** Begin Information shown **

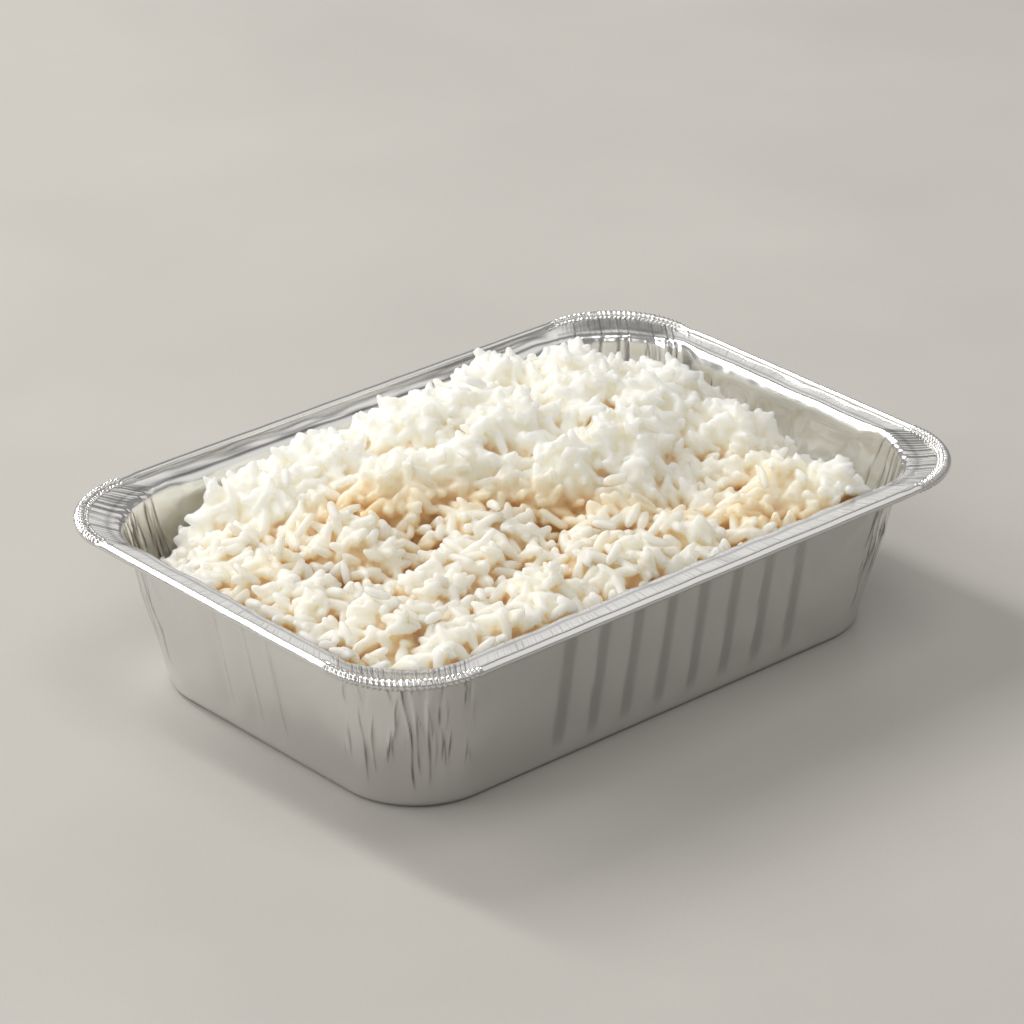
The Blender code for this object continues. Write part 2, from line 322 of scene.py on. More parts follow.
# The whole sheet is a little uneven, most of all along the flange.
UNEVENNESS = 0.022
WAVES = 14
unevenness = np.zeros_like(shell_x)
for _ in range(WAVES):
    run = dice.uniform(9.0, 34.0)
    heading = dice.uniform(0, 2 * math.pi)
    phase = (shell_x * math.cos(heading) + shell_y * math.sin(heading)) / run + level / 21.0
    unevenness += UNEVENNESS * np.sin(2 * math.pi * phase + dice.uniform(0, 6))
food_side = crease + inward + unevenness * (0.7 + 1.6 * over) * ease(1.0, 6.0, level)
GIVE = {"base": 0.0, "fillet": 0.4, "hidden": 0.0}    # rows that give less, or not at all
food_side *= np.array([GIVE.get(kind, 1.0) for kind in kinds])[:, None]
tilt = over * math.pi / 2
shell_x -= food_side * np.cos(tilt) * np.cos(facing)
shell_y -= food_side * np.cos(tilt) * np.sin(facing)
fall = np.zeros_like(heights)
fall[flange_rows, 0] = 1 - flange_share[flange_rows]
fall[shoulder_rows] = over[shoulder_rows]
shell_z += food_side * np.sin(tilt) - CORNER_FALL * mid_corner * ease(0, 1, fall)

# The sheet's colour is darkened with painted shade at the flange's inner edge. On one slope of each rib
# of the near walls it is darkened with a painted reflection of the dark floor beside the tray, and
# painted dark streaks along the far flange stand in for darker reflections there.
shell_data = rows_to_mesh("tray_shell", shell_x, shell_y, shell_z)
INNER_EDGE_SHADE, RIB_SLOPE_SHADE, FAR_FLANGE_STREAK_SHADE = 0.4, 0.24, 0.6
inner_edge = (np.arange(len(kinds)) == flange_rows[0])[:, None] * (wall_of != 2)
folded = np.maximum(folded, INNER_EDGE_SHADE * inner_edge)
slope = np.gradient(rib, axis=1)
slope /= np.abs(slope).max()
shaded_slope = np.clip(slope, 0, 1) * (wall_of == 0) + 0.35 * np.clip(-slope, 0, 1) * (wall_of == 3)
shaded_slope = shaded_slope * foot_fade * (1 - over)
folded = np.maximum(folded, RIB_SLOPE_SHADE * ease(0.05, 0.3, shaded_slope))
far_flange_streaks = noise_at(around / 16.0, 4.0 * flange_share[:, None], 8.8)
far_flange_streaks = ease(-0.2, 0.35, far_flange_streaks) * flat * (wall_of == 2) * end_fade
folded = np.maximum(folded, FAR_FLANGE_STREAK_SHADE * far_flange_streaks)
around_rows = np.repeat(around[None, :], len(kinds), axis=0)
for name, values in (("folded", folded), ("around", around_rows), ("flange", flat * (wall_of != 2))):
    shell_data.attributes.new(name, "FLOAT", "POINT").data.foreach_set("value", values.ravel())
close_ends(shell_data, [range(len(facing))])
shell_data.shade_smooth()
tray_shell = placed("tray_shell", shell_data)


def to_linear(hex_colour):
    """sRGB hex to linear RGBA."""
    parts = [int(hex_colour[place:place + 2], 16) / 255 for place in (1, 3, 5)]
    linear = [part / 12.92 if part <= 0.04045 else ((part + 0.055) / 1.055) ** 2.4 for part in parts]
    return (*linear, 1.0)


def add_node(tree, kind, settings=None, links=None):
    """Adds a node, sets its properties (by name) and inputs (by index or name), and links inputs
    to other sockets."""
    node = tree.nodes.new(kind)
    for key, value in (settings or {}).items():
        if isinstance(key, str) and hasattr(node, key):
            setattr(node, key, value)
        else:
            node.inputs[key].default_value = value
    for key, socket in (links or {}).items():
        tree.links.new(socket, node.inputs[key])
    return node


def new_material(name):
    """A new material, its node tree, and the place on the piece to work its look out from."""
    material = bpy.data.materials.new(name)
    material.use_nodes = True
    tree = material.node_tree
    tree.nodes.clear()
    return material, tree, add_node(tree, "ShaderNodeTexCoord").outputs["Object"]


# Rolled aluminium foil, bright side: a clean grey mirror, blurred by fine lines from the rolls. Its
# colour is mixed toward a painted shade colour where a fold traps the light, at the flange's inner
# edge, on the rib slopes and along the far flange. The same colour is used in thin streaks across the
# near flange where it was drawn in.
FOIL_COLOUR = "#e0dfdd"
PAINTED_SHADE_COLOUR = "#4a4642"
rolled_foil, tree, place = new_material("rolled_aluminium_foil")
rolling = add_node(tree, "ShaderNodeMapping", {"Scale": (14.0, 420.0, 420.0)}, {"Vector": place})
lines = add_node(tree, "ShaderNodeTexNoise", {"Scale": 1.0, "Detail": 2.0},
                 {"Vector": rolling.outputs[0]})
sheen = add_node(tree, "ShaderNodeMapRange",
                 {"From Min": 0.3, "From Max": 0.7, "To Min": 0.19, "To Max": 0.26},
                 {"Value": lines.outputs["Fac"]})
around = add_node(tree, "ShaderNodeAttribute", {"attribute_name": "around"})
flange = add_node(tree, "ShaderNodeAttribute", {"attribute_name": "flange"})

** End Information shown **

Requirement.
Print the listing above in its entirety, with every line exact.

Expected output.
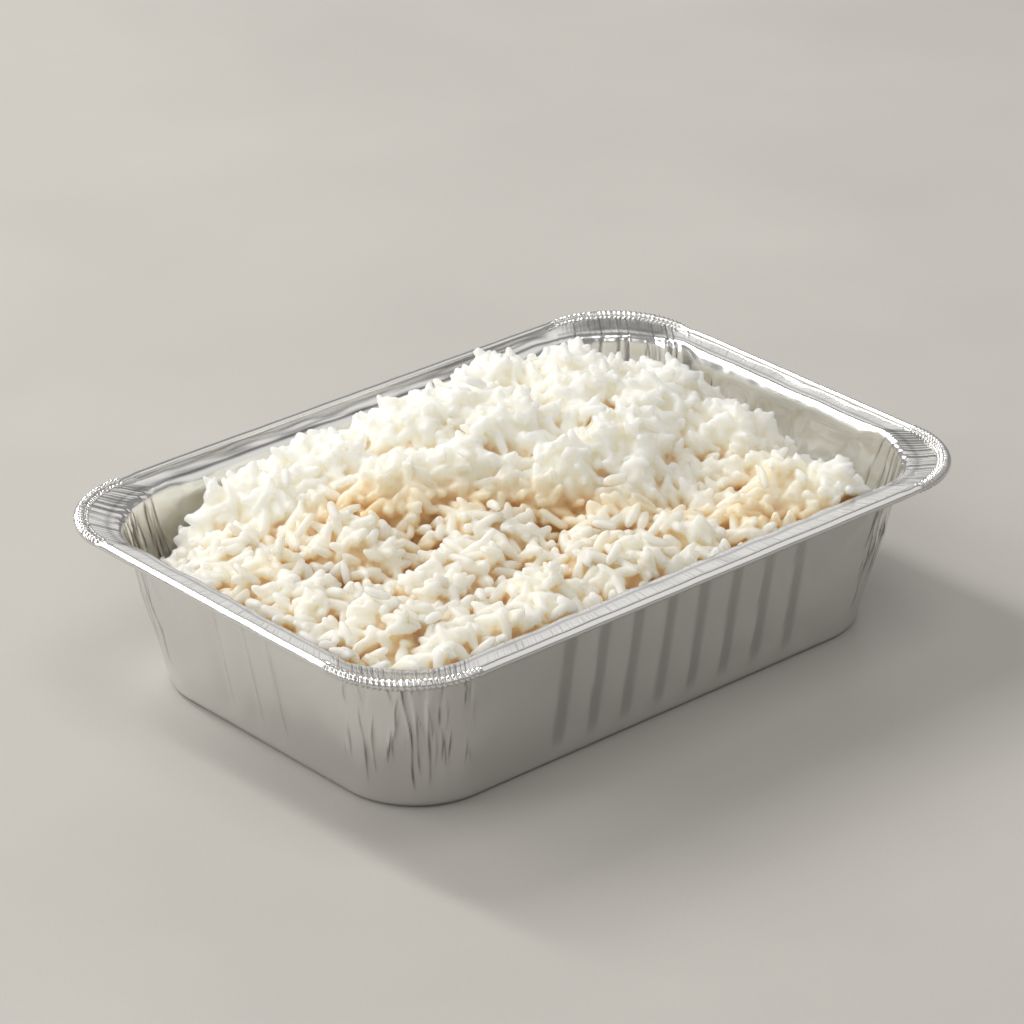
The Blender code for this object continues. Write part 2, from line 322 of scene.py on. More parts follow.
# The whole sheet is a little uneven, most of all along the flange.
UNEVENNESS = 0.022
WAVES = 14
unevenness = np.zeros_like(shell_x)
for _ in range(WAVES):
    run = dice.uniform(9.0, 34.0)
    heading = dice.uniform(0, 2 * math.pi)
    phase = (shell_x * math.cos(heading) + shell_y * math.sin(heading)) / run + level / 21.0
    unevenness += UNEVENNESS * np.sin(2 * math.pi * phase + dice.uniform(0, 6))
food_side = crease + inward + unevenness * (0.7 + 1.6 * over) * ease(1.0, 6.0, level)
GIVE = {"base": 0.0, "fillet": 0.4, "hidden": 0.0}    # rows that give less, or not at all
food_side *= np.array([GIVE.get(kind, 1.0) for kind in kinds])[:, None]
tilt = over * math.pi / 2
shell_x -= food_side * np.cos(tilt) * np.cos(facing)
shell_y -= food_side * np.cos(tilt) * np.sin(facing)
fall = np.zeros_like(heights)
fall[flange_rows, 0] = 1 - flange_share[flange_rows]
fall[shoulder_rows] = over[shoulder_rows]
shell_z += food_side * np.sin(tilt) - CORNER_FALL * mid_corner * ease(0, 1, fall)

# The sheet's colour is darkened with painted shade at the flange's inner edge. On one slope of each rib
# of the near walls it is darkened with a painted reflection of the dark floor beside the tray, and
# painted dark streaks along the far flange stand in for darker reflections there.
shell_data = rows_to_mesh("tray_shell", shell_x, shell_y, shell_z)
INNER_EDGE_SHADE, RIB_SLOPE_SHADE, FAR_FLANGE_STREAK_SHADE = 0.4, 0.24, 0.6
inner_edge = (np.arange(len(kinds)) == flange_rows[0])[:, None] * (wall_of != 2)
folded = np.maximum(folded, INNER_EDGE_SHADE * inner_edge)
slope = np.gradient(rib, axis=1)
slope /= np.abs(slope).max()
shaded_slope = np.clip(slope, 0, 1) * (wall_of == 0) + 0.35 * np.clip(-slope, 0, 1) * (wall_of == 3)
shaded_slope = shaded_slope * foot_fade * (1 - over)
folded = np.maximum(folded, RIB_SLOPE_SHADE * ease(0.05, 0.3, shaded_slope))
far_flange_streaks = noise_at(around / 16.0, 4.0 * flange_share[:, None], 8.8)
far_flange_streaks = ease(-0.2, 0.35, far_flange_streaks) * flat * (wall_of == 2) * end_fade
folded = np.maximum(folded, FAR_FLANGE_STREAK_SHADE * far_flange_streaks)
around_rows = np.repeat(around[None, :], len(kinds), axis=0)
for name, values in (("folded", folded), ("around", around_rows), ("flange", flat * (wall_of != 2))):
    shell_data.attributes.new(name, "FLOAT", "POINT").data.foreach_set("value", values.ravel())
close_ends(shell_data, [range(len(facing))])
shell_data.shade_smooth()
tray_shell = placed("tray_shell", shell_data)


def to_linear(hex_colour):
    """sRGB hex to linear RGBA."""
    parts = [int(hex_colour[place:place + 2], 16) / 255 for place in (1, 3, 5)]
    linear = [part / 12.92 if part <= 0.04045 else ((part + 0.055) / 1.055) ** 2.4 for part in parts]
    return (*linear, 1.0)


def add_node(tree, kind, settings=None, links=None):
    """Adds a node, sets its properties (by name) and inputs (by index or name), and links inputs
    to other sockets."""
    node = tree.nodes.new(kind)
    for key, value in (settings or {}).items():
        if isinstance(key, str) and hasattr(node, key):
            setattr(node, key, value)
        else:
            node.inputs[key].default_value = value
    for key, socket in (links or {}).items():
        tree.links.new(socket, node.inputs[key])
    return node


def new_material(name):
    """A new material, its node tree, and the place on the piece to work its look out from."""
    material = bpy.data.materials.new(name)
    material.use_nodes = True
    tree = material.node_tree
    tree.nodes.clear()
    return material, tree, add_node(tree, "ShaderNodeTexCoord").outputs["Object"]


# Rolled aluminium foil, bright side: a clean grey mirror, blurred by fine lines from the rolls. Its
# colour is mixed toward a painted shade colour where a fold traps the light, at the flange's inner
# edge, on the rib slopes and along the far flange. The same colour is used in thin streaks across the
# near flange where it was drawn in.
FOIL_COLOUR = "#e0dfdd"
PAINTED_SHADE_COLOUR = "#4a4642"
rolled_foil, tree, place = new_material("rolled_aluminium_foil")
rolling = add_node(tree, "ShaderNodeMapping", {"Scale": (14.0, 420.0, 420.0)}, {"Vector": place})
lines = add_node(tree, "ShaderNodeTexNoise", {"Scale": 1.0, "Detail": 2.0},
                 {"Vector": rolling.outputs[0]})
sheen = add_node(tree, "ShaderNodeMapRange",
                 {"From Min": 0.3, "From Max": 0.7, "To Min": 0.19, "To Max": 0.26},
                 {"Value": lines.outputs["Fac"]})
around = add_node(tree, "ShaderNodeAttribute", {"attribute_name": "around"})
flange = add_node(tree, "ShaderNodeAttribute", {"attribute_name": "flange"})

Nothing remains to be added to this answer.